I have come to realize that - as much as I love good food and excellent wine - I do not love to read essay-length expositions of expensive meals and pricey vintages. Not that any are poorly written, but I recognized quickly I could only tolerate a couple or three at a time in a collection on the topic. But even as I saw the light at the end of the hedonist tunnel and got ever closer to the end, the white truffle references and $1,000 bargain Montrachet - not to mention the description of a duck sauce "thickened with the blood of three-week old ducklings" (easily paired with a Bordeaux or Rhones wine from a extensive list) - were more than I could continue to bear.I really wanted to like this book because McInerney is considered the rock 'n' roller of the wine world. Instead I was reminded once again that the wealthy are just so very different us.
What do You think about A Hedonist In The Cellar: Adventures In Wine (2006)?

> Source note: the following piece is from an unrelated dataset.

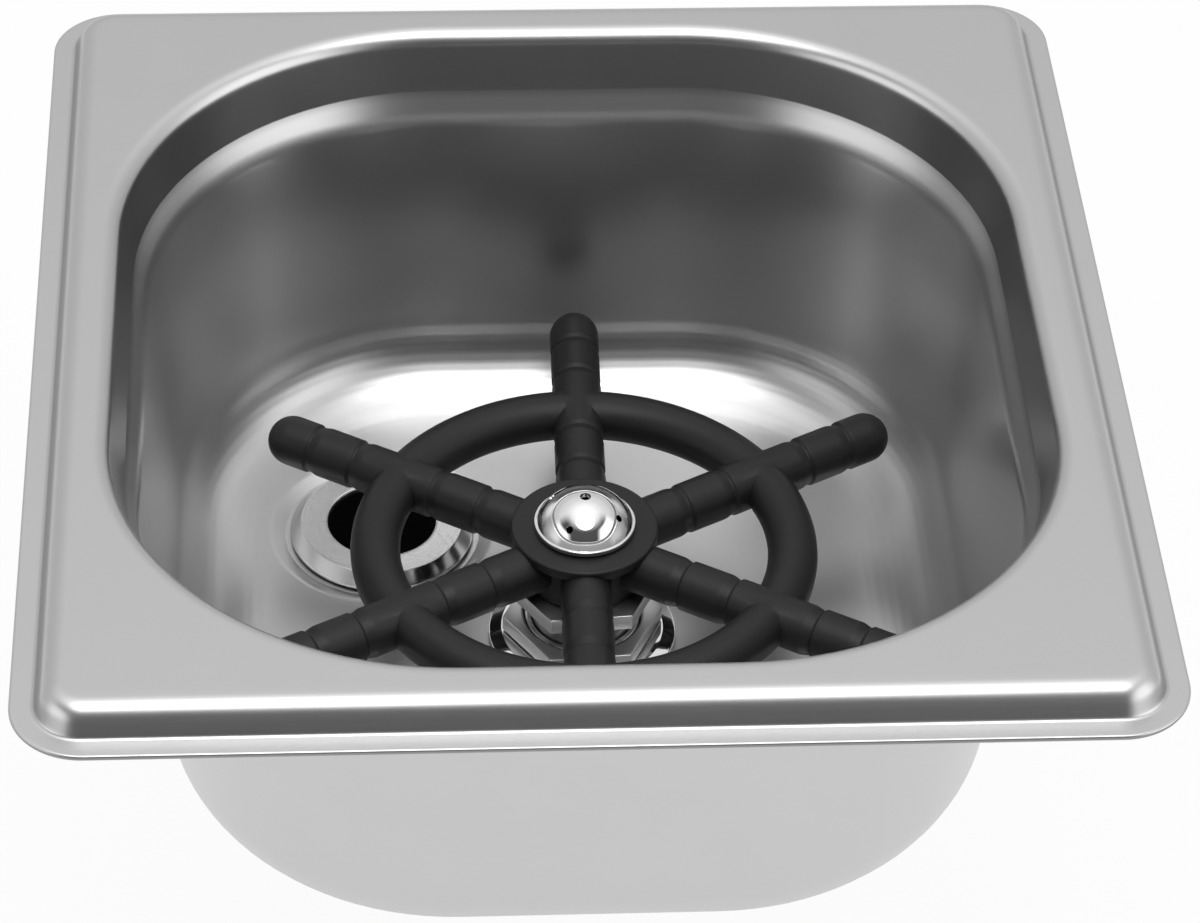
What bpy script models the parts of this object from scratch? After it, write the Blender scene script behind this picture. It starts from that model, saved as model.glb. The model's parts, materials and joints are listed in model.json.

Soon after I started reading this book, I was marveling over how enjoyable I found it. I don't actually know all that much about wine (other than that I like drinking it). So the various descriptions didn't really conjure up memories of flavors for me. And I realized very quickly that I wasn't going to be able to use the book as an educational tool, or interactive experience, because most of the wines he writes about simply aren't to be found here, at least not in the stores I generally frequent. So why on earth would it be entertaining to read short essays about various obscure types of wine? And yet - it was. McInerney has a wonderfully readable prose style. It's not exactly evocative - it's not that you can actually taste what he's describing (at least I couldn't) - but it's somehow a lot of fun anyhow. What does come across is his personality. He seems like a guy I'd enjoy hanging out with. I don't know that I learned all that much about wine, unless, perhaps, by learning about what it might be like to be someone who knows a lot about wine, but I liked the book a lot, and definitely recommend it to anyone who has even the faintest interest in or appreciation for the noble grape.
—kasia
As some have observed before me, Jay McInerney's writing on wine is much more fun to read than his novels. Sadly, he wrote a wine column for House and Garden, which has stopped printing.This is for someone that is seriously interested in wine, but is not an expert. McInerney has some great anecdotes, name drops in a charming way, and, most important, gives you the lowdown on a lot of interesting wines. He loves condrieu, reisling, and burgundy. Great wine book—and there aren't many of them around.